Quelle est la place de la couleur dans votre travail ?
Les paysages désertiques et les lieux abandonnés, constamment dépeints de manière brute, sans vie, monochrome, gardent toute leur somptuosité, laissent entrapercevoir l’essence de la vie qui gratte petit à petit la toile, parsemés de taches de couleur. Le contraste du noir et blanc et des couleurs pop affiche clairement la blessure, la suture entre ces deux règnes. Une cicatrice qui restera gravée à jamais dans la roche mais à laquelle seul l’Homme pourrait être attentif, comme en témoigne le stoïcisme des animaux devant le mont Rushmore dans le tableau Set In Stone.
Dans la série Invasion, pourquoi avoir mis en scène des produits de la société de consommation, comme des chaussures Adidas et un pot de Nutella ?
C’est une critique de la surproduction qui engendre la surconsommation et du même coup, la pollution de notre planète. Nous voilà avec des objets fabriqués à l’autre bout du monde, qui se retrouvent rapidement obsolètes ou démodés et dont nous ne savons plus quoi faire. Tout cela finit dans nos rues, dans nos forêts, dans nos océans…
Quelle est votre vision de l’art ?
C’est une manière d’exprimer une approche différente sur le monde, par une originalité aussi bien sur la forme que sur le fond, afin de provoquer des réflexions et des émotions subtiles, fortes, dérangeantes… L’art est là pour nous émerveiller, nous questionner, nous déranger, pour nous faire sortir de notre zone de confort.

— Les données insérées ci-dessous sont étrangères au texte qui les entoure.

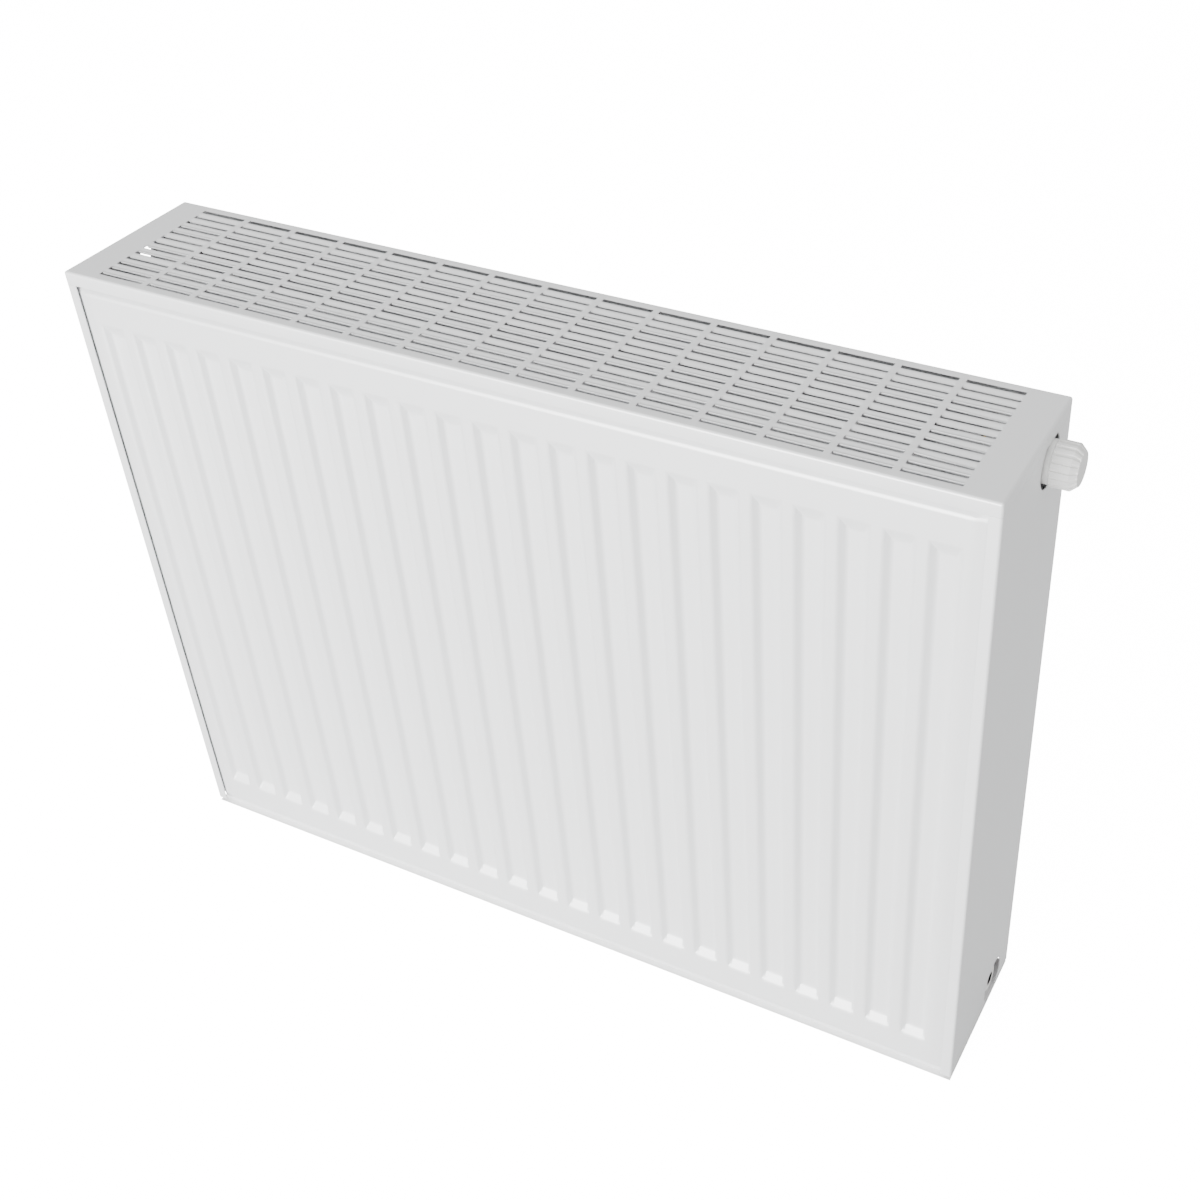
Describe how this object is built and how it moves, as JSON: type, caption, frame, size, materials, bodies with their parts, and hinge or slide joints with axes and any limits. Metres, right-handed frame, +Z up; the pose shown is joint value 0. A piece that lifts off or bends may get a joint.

Quelle est votre source d’inspiration aujourd’hui ?
Aujourd’hui, je suis totalement tourné vers la nature. J’ai décidé de travailler uniquement sur la thématique des paysages, des végétaux. Je dessine des paysages imaginaires et poétiques qui nous font percevoir la résilience de la nature. Des arbres renaissent des profondeurs de notre terre, où des couleurs surgissent, illustrant la vie qui se réinvente.